What the task requires: Repeat exactly the lines from the line containing "bpy.data.objects.remove(obj)" to the last line of the listing, including both.

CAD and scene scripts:
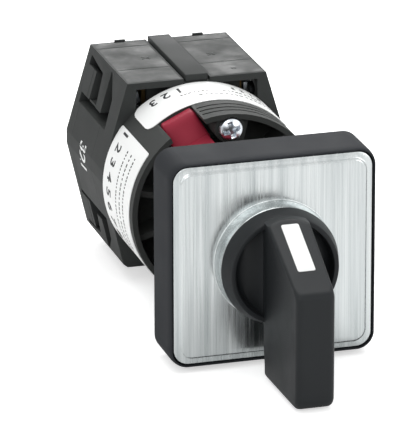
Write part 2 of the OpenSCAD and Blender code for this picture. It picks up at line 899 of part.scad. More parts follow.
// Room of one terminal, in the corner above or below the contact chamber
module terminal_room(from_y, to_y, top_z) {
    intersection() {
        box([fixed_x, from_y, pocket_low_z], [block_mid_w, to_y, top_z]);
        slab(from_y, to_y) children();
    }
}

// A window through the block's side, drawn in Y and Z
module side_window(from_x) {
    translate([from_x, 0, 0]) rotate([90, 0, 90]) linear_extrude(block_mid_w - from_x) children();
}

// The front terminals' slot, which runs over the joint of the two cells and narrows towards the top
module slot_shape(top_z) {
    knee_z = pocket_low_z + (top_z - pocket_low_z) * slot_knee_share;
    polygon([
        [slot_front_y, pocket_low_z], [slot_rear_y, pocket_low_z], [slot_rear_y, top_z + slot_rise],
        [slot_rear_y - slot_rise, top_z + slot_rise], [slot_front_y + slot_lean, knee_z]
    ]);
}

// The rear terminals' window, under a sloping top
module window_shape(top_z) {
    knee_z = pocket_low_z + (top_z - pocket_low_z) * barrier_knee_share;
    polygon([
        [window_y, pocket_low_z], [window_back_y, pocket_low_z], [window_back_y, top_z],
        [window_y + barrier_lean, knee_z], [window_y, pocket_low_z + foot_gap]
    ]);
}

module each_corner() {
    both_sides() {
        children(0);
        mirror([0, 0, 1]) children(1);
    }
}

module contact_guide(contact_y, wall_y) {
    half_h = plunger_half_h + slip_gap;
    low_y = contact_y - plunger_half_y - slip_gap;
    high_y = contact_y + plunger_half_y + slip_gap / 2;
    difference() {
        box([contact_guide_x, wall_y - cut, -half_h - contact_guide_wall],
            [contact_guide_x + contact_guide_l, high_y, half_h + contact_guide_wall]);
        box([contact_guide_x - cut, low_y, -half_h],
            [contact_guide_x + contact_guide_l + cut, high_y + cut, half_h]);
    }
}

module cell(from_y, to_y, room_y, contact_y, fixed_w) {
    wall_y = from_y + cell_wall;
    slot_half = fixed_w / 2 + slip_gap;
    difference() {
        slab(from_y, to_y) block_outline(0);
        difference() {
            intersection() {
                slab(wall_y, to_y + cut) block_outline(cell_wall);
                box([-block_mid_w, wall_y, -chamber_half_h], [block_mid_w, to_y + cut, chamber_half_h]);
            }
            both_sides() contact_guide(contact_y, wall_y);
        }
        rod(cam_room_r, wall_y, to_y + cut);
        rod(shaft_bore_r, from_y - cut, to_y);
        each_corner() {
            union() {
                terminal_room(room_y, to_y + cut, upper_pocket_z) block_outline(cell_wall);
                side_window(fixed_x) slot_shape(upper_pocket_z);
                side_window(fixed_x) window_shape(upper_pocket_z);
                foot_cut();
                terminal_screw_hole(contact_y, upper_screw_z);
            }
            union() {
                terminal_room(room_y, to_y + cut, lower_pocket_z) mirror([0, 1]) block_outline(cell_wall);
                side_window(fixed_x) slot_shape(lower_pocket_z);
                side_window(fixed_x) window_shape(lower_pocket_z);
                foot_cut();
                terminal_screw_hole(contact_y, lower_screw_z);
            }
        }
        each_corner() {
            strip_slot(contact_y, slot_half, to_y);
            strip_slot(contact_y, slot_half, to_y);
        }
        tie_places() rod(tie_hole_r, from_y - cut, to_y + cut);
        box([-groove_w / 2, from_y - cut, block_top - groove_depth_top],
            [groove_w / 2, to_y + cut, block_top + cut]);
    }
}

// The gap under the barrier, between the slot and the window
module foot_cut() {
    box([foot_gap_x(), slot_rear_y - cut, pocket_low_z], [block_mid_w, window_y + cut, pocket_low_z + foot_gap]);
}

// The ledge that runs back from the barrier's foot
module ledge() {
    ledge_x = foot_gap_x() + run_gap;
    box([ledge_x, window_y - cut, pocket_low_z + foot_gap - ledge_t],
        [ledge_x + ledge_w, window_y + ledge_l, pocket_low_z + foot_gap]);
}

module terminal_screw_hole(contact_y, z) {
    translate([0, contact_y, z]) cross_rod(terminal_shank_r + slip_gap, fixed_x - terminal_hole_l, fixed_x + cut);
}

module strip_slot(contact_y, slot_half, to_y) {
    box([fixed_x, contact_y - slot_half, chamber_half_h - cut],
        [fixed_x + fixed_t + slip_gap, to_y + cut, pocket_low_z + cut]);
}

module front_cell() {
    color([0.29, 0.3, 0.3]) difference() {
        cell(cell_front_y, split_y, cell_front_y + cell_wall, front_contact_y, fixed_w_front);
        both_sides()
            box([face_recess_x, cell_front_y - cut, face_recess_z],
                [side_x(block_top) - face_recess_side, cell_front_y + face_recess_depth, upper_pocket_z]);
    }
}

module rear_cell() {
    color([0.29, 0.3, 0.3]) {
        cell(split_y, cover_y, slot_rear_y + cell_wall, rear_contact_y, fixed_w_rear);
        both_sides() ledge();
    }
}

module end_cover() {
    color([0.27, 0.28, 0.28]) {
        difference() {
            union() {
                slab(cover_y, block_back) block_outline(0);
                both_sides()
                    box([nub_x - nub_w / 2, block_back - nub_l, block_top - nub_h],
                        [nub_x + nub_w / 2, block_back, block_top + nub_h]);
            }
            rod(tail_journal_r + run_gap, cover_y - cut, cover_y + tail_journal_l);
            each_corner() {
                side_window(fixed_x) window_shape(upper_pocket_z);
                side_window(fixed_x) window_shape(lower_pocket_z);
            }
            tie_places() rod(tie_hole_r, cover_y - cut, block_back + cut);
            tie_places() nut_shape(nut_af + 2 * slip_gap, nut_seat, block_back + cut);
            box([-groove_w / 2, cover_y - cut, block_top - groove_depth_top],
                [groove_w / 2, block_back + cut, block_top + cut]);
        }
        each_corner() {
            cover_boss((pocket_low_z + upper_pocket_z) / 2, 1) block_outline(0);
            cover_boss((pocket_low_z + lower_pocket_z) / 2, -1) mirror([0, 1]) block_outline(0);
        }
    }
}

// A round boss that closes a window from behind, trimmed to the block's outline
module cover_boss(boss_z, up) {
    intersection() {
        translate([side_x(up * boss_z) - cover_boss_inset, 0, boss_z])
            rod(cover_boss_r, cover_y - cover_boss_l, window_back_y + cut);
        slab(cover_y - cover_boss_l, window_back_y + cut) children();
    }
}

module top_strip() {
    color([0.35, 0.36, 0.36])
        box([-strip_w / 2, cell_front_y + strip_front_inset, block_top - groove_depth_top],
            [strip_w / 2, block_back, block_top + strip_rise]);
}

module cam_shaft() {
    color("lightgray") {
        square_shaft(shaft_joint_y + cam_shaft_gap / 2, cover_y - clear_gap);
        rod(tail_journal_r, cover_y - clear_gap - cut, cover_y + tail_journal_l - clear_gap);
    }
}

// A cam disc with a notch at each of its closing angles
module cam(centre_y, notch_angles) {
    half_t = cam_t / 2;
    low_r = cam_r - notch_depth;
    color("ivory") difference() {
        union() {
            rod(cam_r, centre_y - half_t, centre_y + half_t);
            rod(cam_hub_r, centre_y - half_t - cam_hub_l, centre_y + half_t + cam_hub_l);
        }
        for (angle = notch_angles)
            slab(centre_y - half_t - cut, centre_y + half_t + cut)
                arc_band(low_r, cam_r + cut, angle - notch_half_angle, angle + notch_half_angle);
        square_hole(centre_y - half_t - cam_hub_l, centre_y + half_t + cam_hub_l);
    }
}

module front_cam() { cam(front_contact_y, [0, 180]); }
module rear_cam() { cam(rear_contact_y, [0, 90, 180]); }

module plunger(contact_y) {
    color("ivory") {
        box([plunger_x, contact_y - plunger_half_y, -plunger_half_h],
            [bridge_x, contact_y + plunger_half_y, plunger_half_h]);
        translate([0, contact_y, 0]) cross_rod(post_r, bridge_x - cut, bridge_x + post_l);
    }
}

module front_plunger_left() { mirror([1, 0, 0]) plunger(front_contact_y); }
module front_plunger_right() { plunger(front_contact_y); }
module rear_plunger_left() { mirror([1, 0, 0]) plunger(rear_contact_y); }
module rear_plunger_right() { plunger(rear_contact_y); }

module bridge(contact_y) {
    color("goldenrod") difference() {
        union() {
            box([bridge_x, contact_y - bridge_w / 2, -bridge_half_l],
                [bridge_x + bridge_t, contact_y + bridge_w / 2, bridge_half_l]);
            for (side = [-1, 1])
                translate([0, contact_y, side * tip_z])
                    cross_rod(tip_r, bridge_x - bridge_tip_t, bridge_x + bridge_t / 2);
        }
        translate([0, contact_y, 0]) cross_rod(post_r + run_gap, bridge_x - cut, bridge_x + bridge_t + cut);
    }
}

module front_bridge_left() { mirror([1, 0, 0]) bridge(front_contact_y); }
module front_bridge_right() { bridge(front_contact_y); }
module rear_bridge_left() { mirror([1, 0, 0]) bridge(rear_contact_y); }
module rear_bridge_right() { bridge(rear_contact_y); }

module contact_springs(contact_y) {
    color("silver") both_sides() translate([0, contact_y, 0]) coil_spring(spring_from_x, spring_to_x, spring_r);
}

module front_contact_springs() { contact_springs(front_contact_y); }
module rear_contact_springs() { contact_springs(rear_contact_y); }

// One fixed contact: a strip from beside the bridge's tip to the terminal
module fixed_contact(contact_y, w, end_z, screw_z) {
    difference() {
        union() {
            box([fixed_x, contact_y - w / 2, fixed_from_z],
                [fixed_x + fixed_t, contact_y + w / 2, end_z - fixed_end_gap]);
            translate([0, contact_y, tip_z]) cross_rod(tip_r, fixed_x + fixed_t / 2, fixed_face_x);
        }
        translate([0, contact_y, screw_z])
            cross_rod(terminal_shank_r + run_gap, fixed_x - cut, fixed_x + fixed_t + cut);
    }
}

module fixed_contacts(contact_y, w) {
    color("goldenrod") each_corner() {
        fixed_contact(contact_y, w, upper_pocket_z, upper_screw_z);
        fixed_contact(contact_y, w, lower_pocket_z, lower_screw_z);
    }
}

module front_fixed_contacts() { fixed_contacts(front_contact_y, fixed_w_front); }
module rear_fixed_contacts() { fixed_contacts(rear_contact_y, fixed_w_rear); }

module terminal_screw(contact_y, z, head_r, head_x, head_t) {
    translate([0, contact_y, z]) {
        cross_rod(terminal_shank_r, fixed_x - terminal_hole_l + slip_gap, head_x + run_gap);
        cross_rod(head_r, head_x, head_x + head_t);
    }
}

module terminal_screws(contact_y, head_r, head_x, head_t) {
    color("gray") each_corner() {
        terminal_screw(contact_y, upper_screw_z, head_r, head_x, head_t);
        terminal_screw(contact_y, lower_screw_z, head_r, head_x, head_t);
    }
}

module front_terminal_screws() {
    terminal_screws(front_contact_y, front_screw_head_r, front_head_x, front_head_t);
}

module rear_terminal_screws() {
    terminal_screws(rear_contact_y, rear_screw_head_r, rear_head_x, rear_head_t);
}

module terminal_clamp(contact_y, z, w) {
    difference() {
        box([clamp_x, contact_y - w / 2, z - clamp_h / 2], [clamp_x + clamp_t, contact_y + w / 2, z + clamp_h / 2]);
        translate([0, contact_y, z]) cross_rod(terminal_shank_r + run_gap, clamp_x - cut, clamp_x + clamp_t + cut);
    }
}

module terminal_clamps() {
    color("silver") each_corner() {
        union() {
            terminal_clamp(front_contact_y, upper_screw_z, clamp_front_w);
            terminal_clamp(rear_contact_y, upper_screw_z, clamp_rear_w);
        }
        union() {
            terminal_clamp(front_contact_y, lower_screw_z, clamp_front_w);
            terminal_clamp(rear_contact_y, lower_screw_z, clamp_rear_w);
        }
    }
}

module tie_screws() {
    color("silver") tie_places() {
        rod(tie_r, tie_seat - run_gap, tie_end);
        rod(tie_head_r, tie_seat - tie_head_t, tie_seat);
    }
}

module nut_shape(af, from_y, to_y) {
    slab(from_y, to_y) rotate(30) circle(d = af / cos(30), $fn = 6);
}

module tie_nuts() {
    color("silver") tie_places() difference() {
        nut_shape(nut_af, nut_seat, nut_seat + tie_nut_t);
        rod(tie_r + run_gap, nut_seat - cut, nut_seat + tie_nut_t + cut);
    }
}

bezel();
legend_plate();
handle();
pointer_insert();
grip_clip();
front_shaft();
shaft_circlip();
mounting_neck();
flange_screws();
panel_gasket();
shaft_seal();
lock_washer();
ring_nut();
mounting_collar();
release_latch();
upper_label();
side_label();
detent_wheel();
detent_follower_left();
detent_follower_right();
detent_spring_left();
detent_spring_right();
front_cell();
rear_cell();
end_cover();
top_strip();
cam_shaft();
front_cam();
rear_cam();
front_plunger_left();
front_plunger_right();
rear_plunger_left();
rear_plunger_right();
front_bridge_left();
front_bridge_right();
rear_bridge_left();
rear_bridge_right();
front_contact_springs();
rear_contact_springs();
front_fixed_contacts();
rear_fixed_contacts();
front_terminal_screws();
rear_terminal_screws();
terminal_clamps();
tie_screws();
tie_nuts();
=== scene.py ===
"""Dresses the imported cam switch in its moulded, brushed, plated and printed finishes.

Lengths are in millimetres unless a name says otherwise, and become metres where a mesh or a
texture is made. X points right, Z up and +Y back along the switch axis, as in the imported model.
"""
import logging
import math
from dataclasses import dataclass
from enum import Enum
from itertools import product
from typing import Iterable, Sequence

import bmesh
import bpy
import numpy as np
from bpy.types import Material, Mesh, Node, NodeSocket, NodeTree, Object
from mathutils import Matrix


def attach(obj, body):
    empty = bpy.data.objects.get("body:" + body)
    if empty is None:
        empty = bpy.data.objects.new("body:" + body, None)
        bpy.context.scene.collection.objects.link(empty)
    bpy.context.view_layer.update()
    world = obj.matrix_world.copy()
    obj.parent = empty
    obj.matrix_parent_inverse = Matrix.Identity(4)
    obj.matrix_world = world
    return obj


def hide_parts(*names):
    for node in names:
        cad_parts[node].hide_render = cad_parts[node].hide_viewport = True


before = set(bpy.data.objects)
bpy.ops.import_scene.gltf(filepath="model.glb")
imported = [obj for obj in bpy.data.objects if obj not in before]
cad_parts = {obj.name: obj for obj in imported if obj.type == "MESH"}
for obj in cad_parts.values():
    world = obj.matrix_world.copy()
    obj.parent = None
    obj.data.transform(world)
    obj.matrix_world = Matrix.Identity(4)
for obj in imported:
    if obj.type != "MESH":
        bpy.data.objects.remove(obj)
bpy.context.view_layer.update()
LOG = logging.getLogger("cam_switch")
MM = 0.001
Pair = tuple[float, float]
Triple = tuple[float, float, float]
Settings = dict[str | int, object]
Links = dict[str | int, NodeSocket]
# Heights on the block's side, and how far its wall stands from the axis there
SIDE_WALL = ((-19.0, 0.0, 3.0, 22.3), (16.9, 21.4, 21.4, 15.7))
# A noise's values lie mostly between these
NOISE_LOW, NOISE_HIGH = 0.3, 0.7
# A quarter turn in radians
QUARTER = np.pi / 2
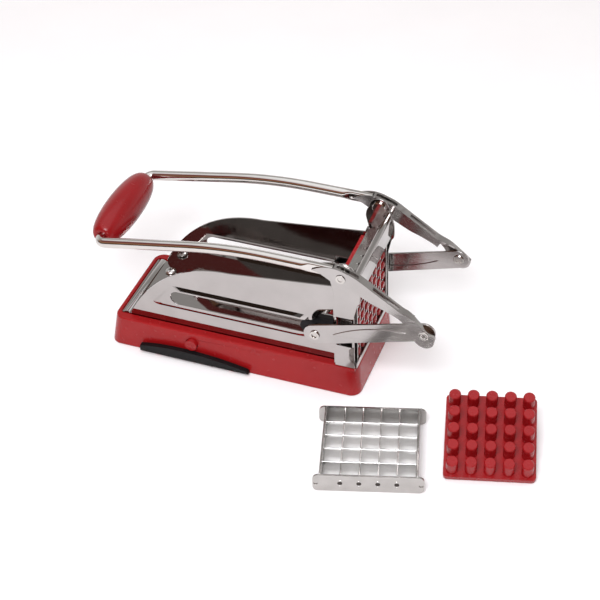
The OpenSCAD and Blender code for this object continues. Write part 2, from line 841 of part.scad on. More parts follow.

Response to this task:
        bpy.data.objects.remove(obj)
bpy.context.view_layer.update()
LOG = logging.getLogger("cam_switch")
MM = 0.001
Pair = tuple[float, float]
Triple = tuple[float, float, float]
Settings = dict[str | int, object]
Links = dict[str | int, NodeSocket]
# Heights on the block's side, and how far its wall stands from the axis there
SIDE_WALL = ((-19.0, 0.0, 3.0, 22.3), (16.9, 21.4, 21.4, 15.7))
# A noise's values lie mostly between these
NOISE_LOW, NOISE_HIGH = 0.3, 0.7
# A quarter turn in radians
QUARTER = np.pi / 2
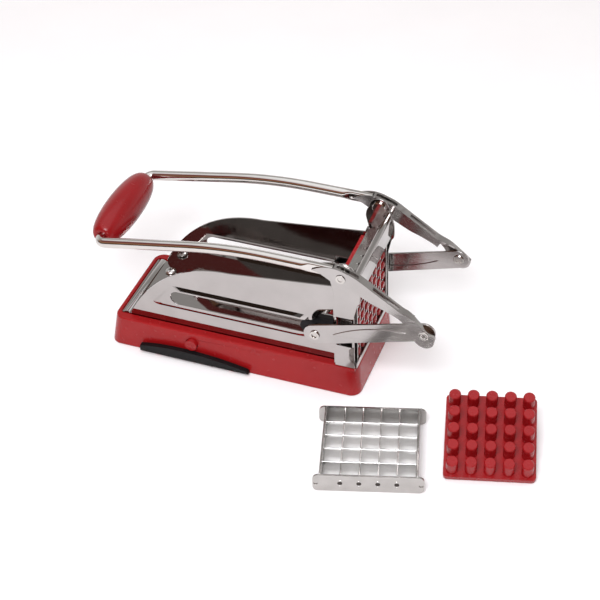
The OpenSCAD and Blender code for this object continues. Write part 2, from line 841 of part.scad on. More parts follow.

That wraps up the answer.